Позднее реальное жертвоприношение заменяется фиктивным: вместо человеческой головы приносили ее слепок, маску или маковую головку.

В Древнем Риме существовала также практика capitis deminutio maxima (лат. букв. «наибольшее уменьшение правоспособности») – лишение всех прав гражданина. Первоначально она применялась к попавшим в плен и проданным в рабство. В зависимости от обстоятельств, имущество лишенного прав переходило кредитору или государству.

Наконец, бытовая особая форма психологической казни и посмертного наказания – проклятие памяти (лат. damnatio memoriae, ignominia post mortem): осуждение памяти врага государства после его смерти уничтожением всякого упоминания о нем. Удалялись все связанные с осужденным записи в документах, соскребались надгробные надписи и граффити на сооружениях. Уничтожению подлежали также материальные объекты: портреты, барельефы, статуи осужденного. «Проклятию памяти» подвергались прежде всего узурпаторы власти, тираны, заговорщики из числа императоров (например, Домициан) и высших сановников (например, полководец Луций Элий Сеян).

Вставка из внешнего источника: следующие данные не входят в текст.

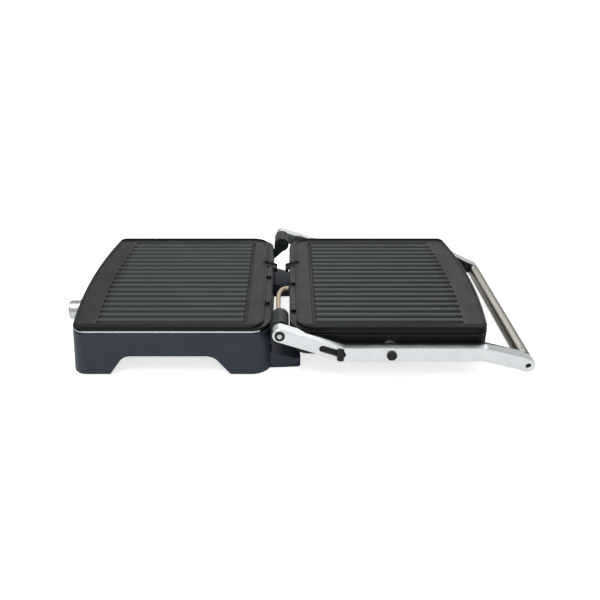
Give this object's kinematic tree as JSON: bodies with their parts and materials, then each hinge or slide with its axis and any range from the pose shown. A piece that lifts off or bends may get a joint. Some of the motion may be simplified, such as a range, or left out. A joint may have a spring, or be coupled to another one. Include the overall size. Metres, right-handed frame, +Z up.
{
  "type": "panini press",
  "caption": "Countertop contact grill opened flat: slate base and lid with ribbed non-stick plates, swinging side arms with a bar handle, floating lid, release slider and dial.",
  "frame": {"origin": "on the standing surface, at the middle of the bounding box of the press opened flat", "axes": "+Z up, +Y from the dial towards the handle bar, +X to the side with the release slider"},
  "size_m": [0.335, 0.6096, 0.081],
  "materials": {
    "slate_shell": "satin dark slate moulding",
    "black_moulding": "fine satin black",
    "hinge_moulding": "dark grey satin",
    "cover_steel": "black powder coat",
    "fastener_steel": "plated steel",
    "rubber": "matt rubber",
    "trim_silver": "bright silver",
    "nonstick_plate": "charcoal non-stick coating on cast aluminium",
    "element_steel": "heat-darkened steel",
    "shield_aluminium": "plain sheet",
    "red_lamp": "clear red lens",
    "green_lamp": "clear green lens",
    "lead_sleeve": "beige heat-proof sleeve",
    "knob_chrome": "satin chrome",
    "arm_aluminium": "satin bead-blasted",
    "bar_stainless": "fine brushed along its length",
    "panel_stainless": "fine brushed"
  },
  "bodies": {
    "base": {"base_shell": "slate_shell", "base_bottom_cover": "cover_steel", "base_cover_screws": "fastener_steel", "rear_leg_right": "slate_shell", "rear_leg_left": "slate_shell", "rubber_feet": "rubber", "lower_trim_ring": "trim_silver", "lower_bezel": "black_moulding", "lower_plate": "nonstick_plate", "lower_heating_element": "element_steel", "lower_heat_shield": "shield_aluminium", "lower_plate_catches": "black_moulding", "dial_ring": "black_moulding", "thermostat": "element_steel", "power_lamp": "red_lamp", "ready_lamp": "green_lamp", "terminal_block": "black_moulding", "cord_gland": "black_moulding", "base_lead_grommet": "black_moulding", "hinge_lead": "lead_sleeve", "hinge_tower_right": "hinge_moulding", "hinge_tower_left": "hinge_moulding", "hinge_pin_right": "fastener_steel", "hinge_pin_left": "fastener_steel", "hinge_washers": "hinge_moulding", "hinge_pin_heads": "fastener_steel"},
    "knob": {"control_knob": "knob_chrome", "thermostat_shaft": "fastener_steel"},
    "arms": {"arm_right": "arm_aluminium", "arm_left": "arm_aluminium", "arm_liner_right": "black_moulding", "arm_liner_left": "black_moulding", "tilt_pin_right": "black_moulding", "tilt_pin_left": "black_moulding", "slot_insert": "black_moulding", "handle_bar": "bar_stainless", "handle_bar_plugs": "arm_aluminium", "handle_end_screws": "black_moulding", "handle_grub_screws": "fastener_steel"},
    "slider": {"release_slider": "black_moulding"},
    "lid": {"lid_shell": "black_moulding", "lid_lead_grommet": "black_moulding", "lid_top_panel": "panel_stainless", "lid_pivot_bosses": "fastener_steel", "upper_trim_ring": "black_moulding", "upper_bezel": "black_moulding", "upper_plate": "nonstick_plate", "upper_heating_element": "element_steel", "upper_heat_shield": "shield_aluminium", "upper_plate_catches": "black_moulding"}
  },
  "joints": [
    {"name": "arm_hinge", "type": "hinge", "parent": "base", "child": "arms", "pos_m": [0, -0.01582, 0.07], "axis": [1, 0, 0], "range_deg": [0, 175], "deforming": ["hinge_lead"]},
    {"name": "lid_tilt", "type": "hinge", "parent": "arms", "child": "lid", "pos_m": [0, 0.12047, 0.043], "axis": [1, 0, 0], "range_deg": [0, 5], "deforming": ["hinge_lead"]},
    {"name": "slider_slide", "type": "slide", "parent": "arms", "child": "slider", "axis": [0, -0.945, 0.3271], "range_m": [0, 0.018], "stiffness_N_per_m": 60},
    {"name": "knob_turn", "type": "hinge", "parent": "base", "child": "knob", "pos_m": [0.045, -0.29583, 0.041], "axis": [0, -1, 0], "range_deg": [0, 270]}
  ]
}
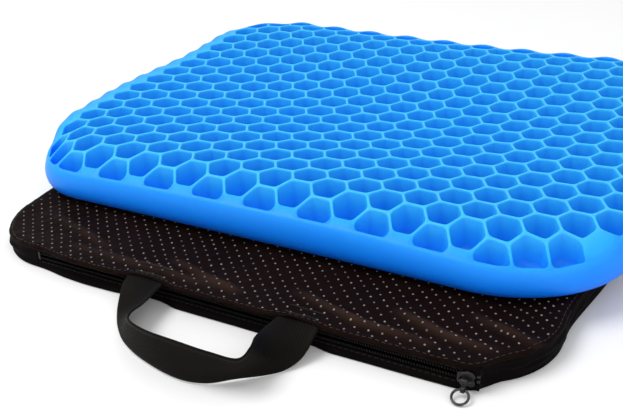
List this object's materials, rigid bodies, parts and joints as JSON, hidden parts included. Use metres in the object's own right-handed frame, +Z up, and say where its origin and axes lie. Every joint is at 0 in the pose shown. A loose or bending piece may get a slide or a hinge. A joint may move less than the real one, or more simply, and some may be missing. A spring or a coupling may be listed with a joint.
{
  "type": "gel seat cushion",
  "caption": "Moulded honeycomb gel seat pad lying on its empty zipped fabric cover, which has a webbing carry handle and a small pull ring.",
  "frame": {"origin": "centre of the cover's underside, on the surface that it lies on", "axes": "+X right, +Y back, +Z up; the carry handle and the zip face -Y"},
  "size_m": [0.396, 0.4197, 0.0473],
  "materials": {
    "gel": "satin",
    "dotted_fabric": "matte woven, with pale grip dots",
    "band_fabric": "matte woven",
    "zip_tape": "matte woven",
    "zip_teeth": "satin",
    "zip_metal": "polished",
    "slider_paint": "semi-gloss",
    "webbing": "matte twill",
    "thread": "matte"
  },
  "bodies": {
    "cover": {"bottom_panel": "band_fabric", "top_panel": "dotted_fabric", "side_band": "band_fabric", "zip_band_upper": "band_fabric", "zip_band_lower": "band_fabric", "zipper_tape_upper": "zip_tape", "zipper_tape_lower": "zip_tape", "zipper_teeth_upper": "zip_teeth", "zipper_teeth_lower": "zip_teeth", "zipper_top_stops": "zip_metal", "zipper_bottom_stop": "zip_metal", "handle_end_left": "webbing", "handle_end_right": "webbing", "handle_stitching": "thread"},
    "pad": {"gel_pad": "gel"},
    "slider": {"slider_body": "slider_paint", "slider_bridge": "slider_paint"},
    "tab": {"pull_tab": "slider_paint"},
    "ring": {"pull_ring": "zip_metal"},
    "handle": {"handle_webbing": "webbing"}
  },
  "joints": [
    {"name": "pad_lift", "type": "slide", "parent": "cover", "child": "pad", "axis": [0, 0, 1], "range_m": [0, 0.2]},
    {"name": "slider_travel", "type": "slide", "parent": "cover", "child": "slider", "axis": [-1, 0, 0], "range_m": [0, 0.265]},
    {"name": "tab_swing", "type": "hinge", "parent": "slider", "child": "tab", "pos_m": [0.138, -0.1516, 0.0075], "axis": [-1, 0, 0], "range_deg": [0, 120]},
    {"name": "ring_swing", "type": "hinge", "parent": "tab", "child": "ring", "pos_m": [0.138, -0.15297, 0.00374], "axis": [-1, 0, 0], "range_deg": [0, 30]},
    {"name": "handle_swing", "type": "hinge", "parent": "cover", "child": "handle", "pos_m": [-0.002, -0.1492, 0.013], "axis": [-1, 0, 0], "range_deg": [0, 90]}
  ]
}
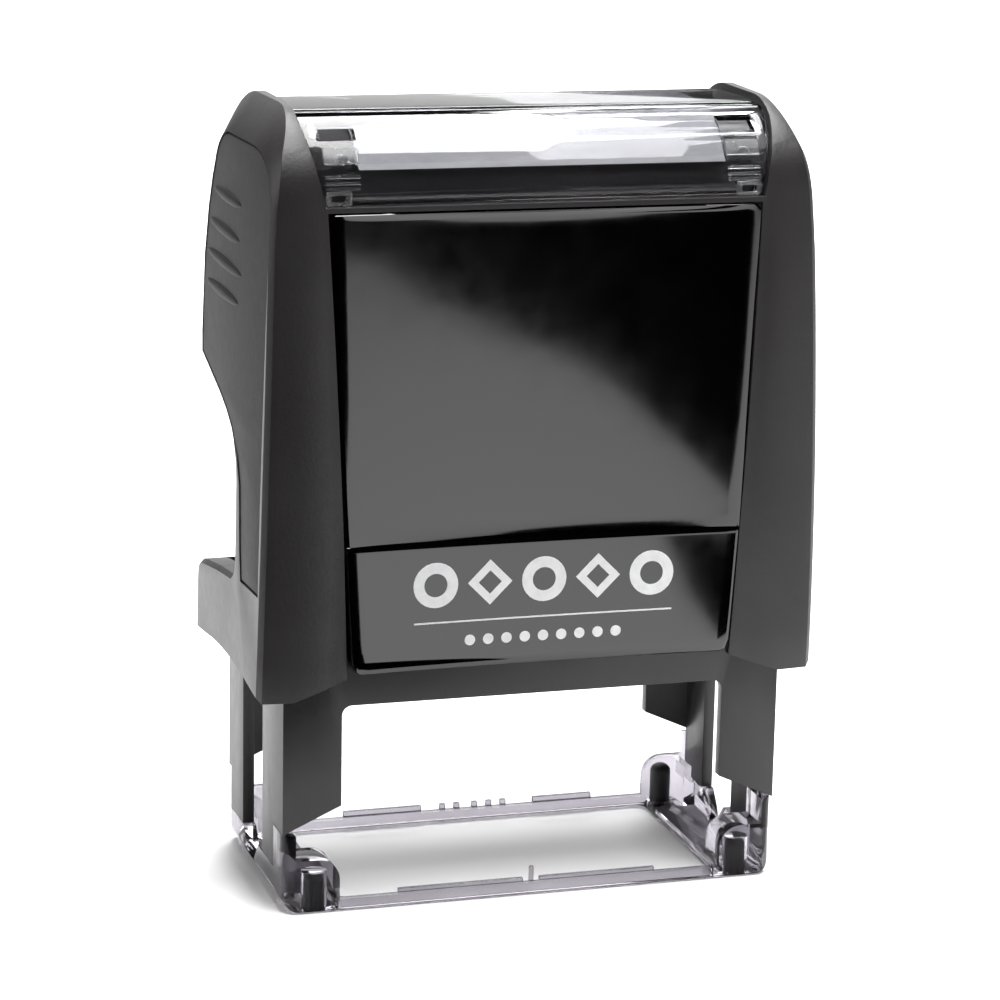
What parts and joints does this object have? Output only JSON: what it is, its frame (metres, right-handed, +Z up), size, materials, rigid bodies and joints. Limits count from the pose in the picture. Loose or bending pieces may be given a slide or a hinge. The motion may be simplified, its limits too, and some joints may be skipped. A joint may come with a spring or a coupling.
{
  "type": "self-inking stamp",
  "caption": "Self-inking rubber stamp: a sprung cap slides down a two-legged frame and turns the inked platen over onto the paper.",
  "frame": {"origin": "on the table, under the middle of the stamp's bounding box", "axes": "+X to the right, -Y towards the glossy front panel, +Z up"},
  "size_m": [0.058, 0.0288, 0.0802],
  "materials": {
    "smoked_clear": "smoked clear plastic, polished",
    "black_frame": "fine matte moulded",
    "black_cap": "fine matte moulded",
    "gloss_black": "high gloss",
    "clear_cover": "clear plastic, polished",
    "card": "printed card",
    "soft_grip": "soft touch",
    "plug_rubber": "matte rubber",
    "pad_felt": "ink-soaked woven cover",
    "pin_plastic": "natural acetal",
    "button_plastic": "satin",
    "spring_steel": "drawn wire",
    "foam": "closed-cell foam",
    "die_rubber": "laser-engraved rubber"
  },
  "bodies": {
    "frame": {"foot": "smoked_clear", "inner_frame": "black_frame", "foot_plug_front_left": "plug_rubber", "foot_plug_front_right": "plug_rubber", "foot_plug_rear_left": "plug_rubber", "foot_plug_rear_right": "plug_rubber", "return_spring": "spring_steel"},
    "cartridge": {"cartridge_tray": "black_frame", "ink_pad": "pad_felt"},
    "cap": {"cap_housing": "black_cap", "front_panel": "gloss_black", "rear_panel": "gloss_black", "clear_cover": "clear_cover", "index_card": "card", "left_grip": "soft_grip", "right_grip": "soft_grip", "carrier_bow": "black_frame", "left_axle_pin": "pin_plastic", "right_axle_pin": "pin_plastic"},
    "lock_button": {"lock_button": "button_plastic"},
    "platen": {"platen": "black_frame", "die_foam": "foam", "rubber_die": "die_rubber"}
  },
  "joints": [
    {"name": "cap_press", "type": "slide", "parent": "frame", "child": "cap", "axis": [0, 0, -1], "range_m": [0, 0.0205], "stiffness_N_per_m": 250, "springref_m": -0.012, "deforming": ["return_spring"]},
    {"name": "platen_flip", "type": "hinge", "parent": "cap", "child": "platen", "pos_m": [0, 0, 0.0256], "axis": [1, 0, 0], "range_deg": [0, 180]},
    {"name": "cartridge_slide", "type": "slide", "parent": "frame", "child": "cartridge", "axis": [0, 1, 0], "range_m": [0, 0.023]},
    {"name": "lock_button_press", "type": "slide", "parent": "cap", "child": "lock_button", "axis": [0, -1, 0], "range_m": [0, 0.0012], "stiffness_N_per_m": 600, "springref_m": -0.0005}
  ],
  "couplings": [
    {"joint": "platen_flip", "follows": "cap_press", "rad_per_m": 153.24}
  ]
}
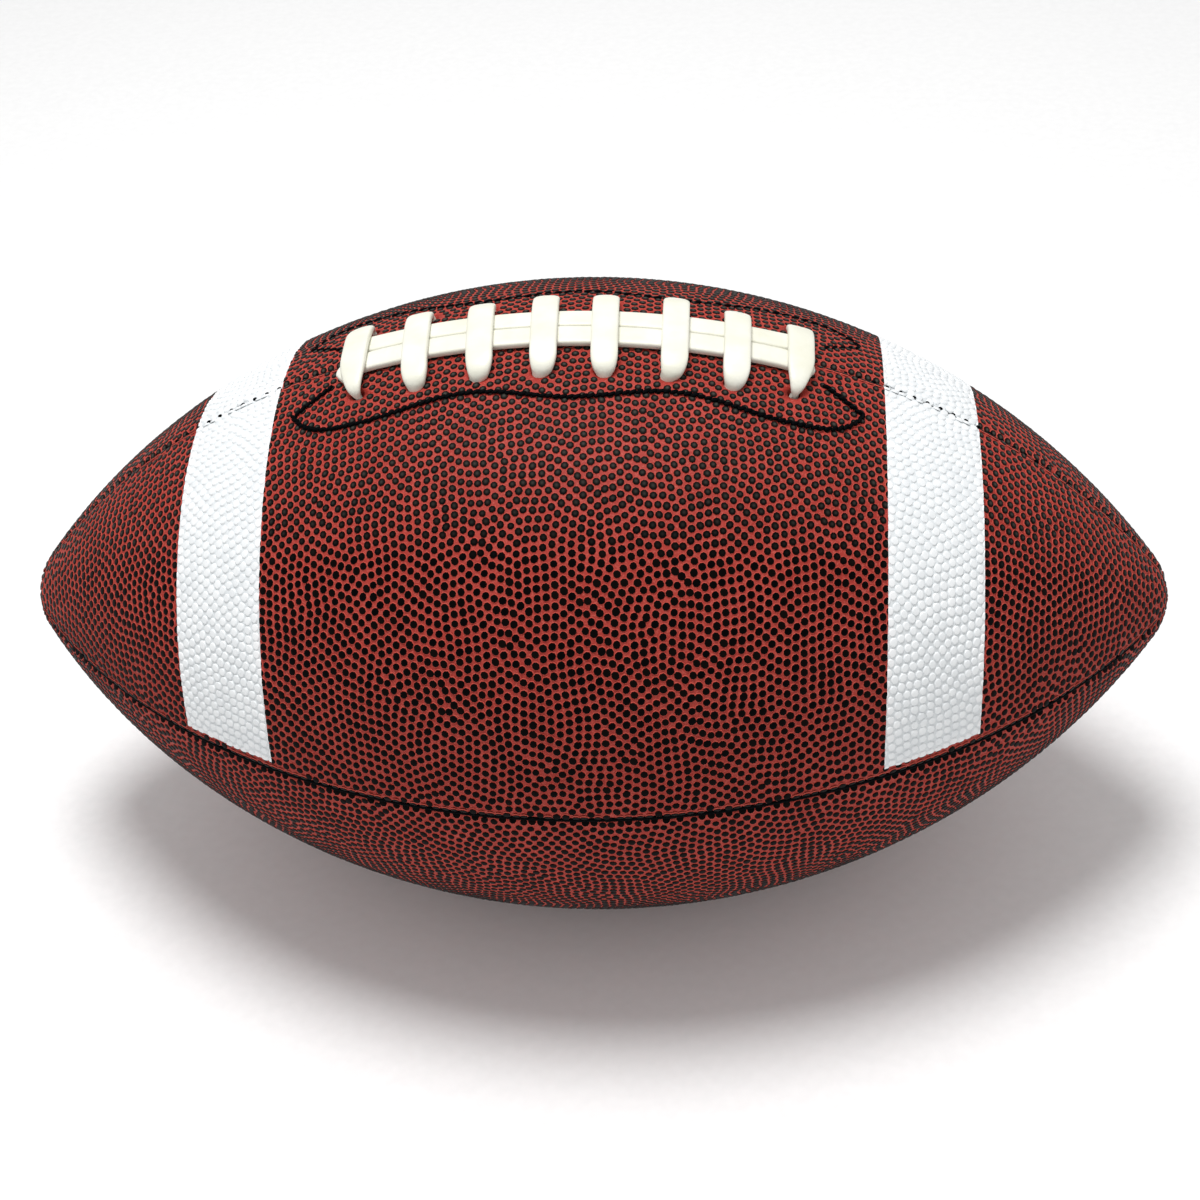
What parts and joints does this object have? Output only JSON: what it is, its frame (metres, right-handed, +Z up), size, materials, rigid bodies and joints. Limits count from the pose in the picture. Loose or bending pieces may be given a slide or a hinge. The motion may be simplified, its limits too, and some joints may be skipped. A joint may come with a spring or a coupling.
{
  "type": "american football",
  "caption": "Pebbled red-brown football with pointed ends: sewn cover panels with white stripes, a white lace over the slit, and a rubber bladder with a needle valve.",
  "frame": {"origin": "on the floor under the middle of the ball: its lowest point when it rests with the lacing up", "axes": "+X along the long axis from tip to tip, to the right of the picture; +Z up, out through the middle of the lacing; -Y towards the front, the side that the picture shows"},
  "size_m": [0.2738, 0.152, 0.1561],
  "materials": {
    "cover": "satin, tanned red-brown leather with near-black pebbles",
    "lining": "woven, undyed",
    "stripe": "white coat, satin",
    "bladder": "matt",
    "guard": "rubberised cloth",
    "valve_boot": "matt",
    "valve_plug": "matt",
    "facing": "split leather",
    "lace": "cream-white vinyl, softly rounded",
    "stitching": "waxed heavy thread",
    "seam_thread": "waxed thread"
  },
  "bodies": {
    "root": {"front_upper_cover_panel": "cover", "rear_upper_cover_panel": "cover", "front_lower_cover_panel": "cover", "rear_lower_cover_panel": "cover", "front_upper_lining": "lining", "rear_upper_lining": "lining", "front_lower_lining": "lining", "rear_lower_lining": "lining", "front_left_stripe": "stripe", "front_right_stripe": "stripe", "rear_left_stripe": "stripe", "rear_right_stripe": "stripe", "bladder": "bladder", "bladder_guard": "guard", "valve_boot": "valve_boot", "valve_plug": "valve_plug", "front_lace_facing": "facing", "rear_lace_facing": "facing", "lace": "lace", "front_facing_stitching": "stitching", "rear_facing_stitching": "stitching", "front_seam_thread": "seam_thread", "rear_seam_thread": "seam_thread", "bottom_seam_thread": "seam_thread", "left_lace_seam_thread": "seam_thread", "right_lace_seam_thread": "seam_thread"}
  },
  "joints": []
}
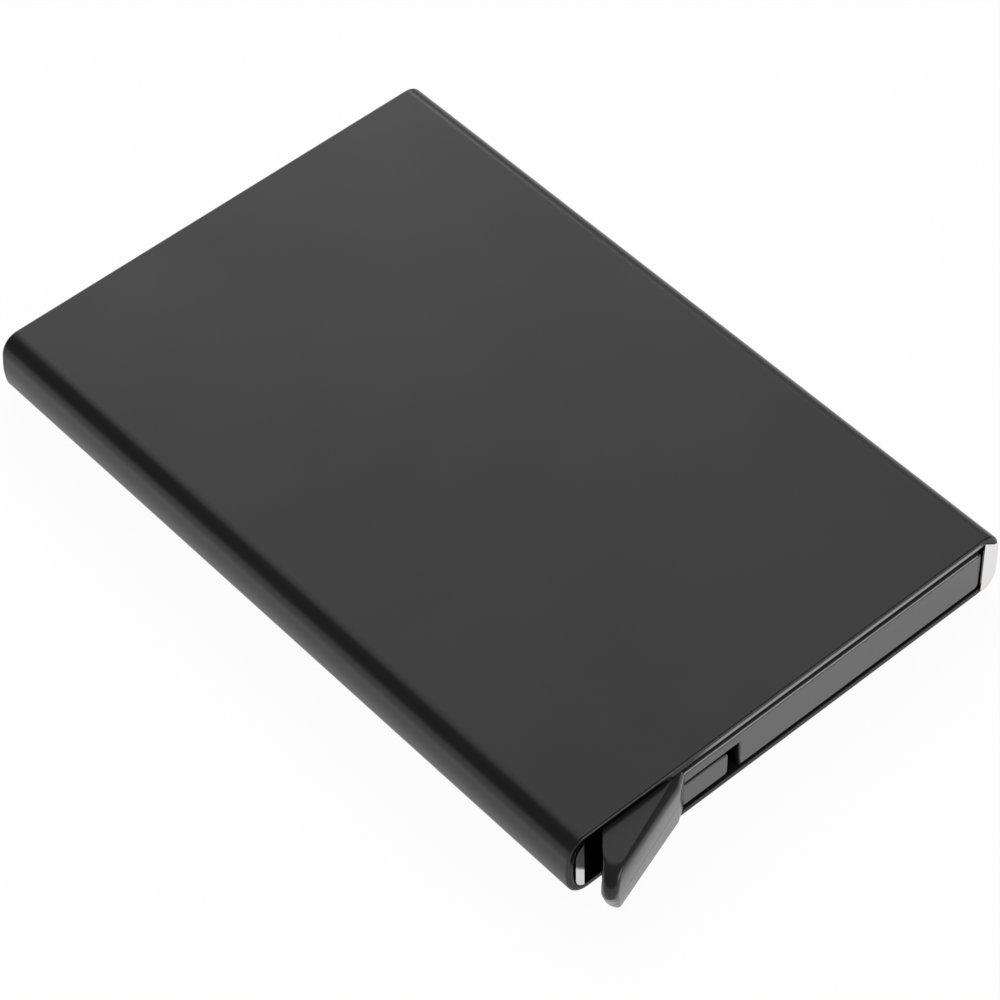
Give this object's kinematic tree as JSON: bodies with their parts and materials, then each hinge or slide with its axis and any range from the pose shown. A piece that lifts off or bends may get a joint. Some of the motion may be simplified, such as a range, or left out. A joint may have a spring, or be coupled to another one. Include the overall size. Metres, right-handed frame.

Эжен Делакруа «Казнь дожа Марино Фальеро», 1826, холст, масло





Отголоски древнеримского Damnatio memoriae обнаруживаются в средневековых практиках. Так, указом 1365 года имя венецианского дожа Марино Фальера, казненного за попытку государственного переворота, стерто с фриза в зале Большого совета, где были высечены имена всех дожей, и заменено позорящей надписью: «На этом месте было имя Марино Фальера, обезглавленного за совершенные преступления». Аналогичными по содержанию являются также ритуалы относительно недавней истории: вымарывание политически неугодных имен из книг в советскую эпоху, демонтаж памятников коммунистическим вождям в постсоветский период и т. п.

Damnatio memoriae – это уже не только социальное, но и культурное проклятие. Забвение имени равнозначно изъятию из публичного пространства, символическому изгнанию из социума, а затем из самой культуры. Той же природы троекратное распахивание и засеивание солью земли Карфагена – в знак вечного проклятия. Ставшая крылатой фраза сенатора Катона Старшего «Карфаген должен быть разрушен» была своеобразной формулой проклятия, а многократное повторение сближает ее с магическим заклинанием.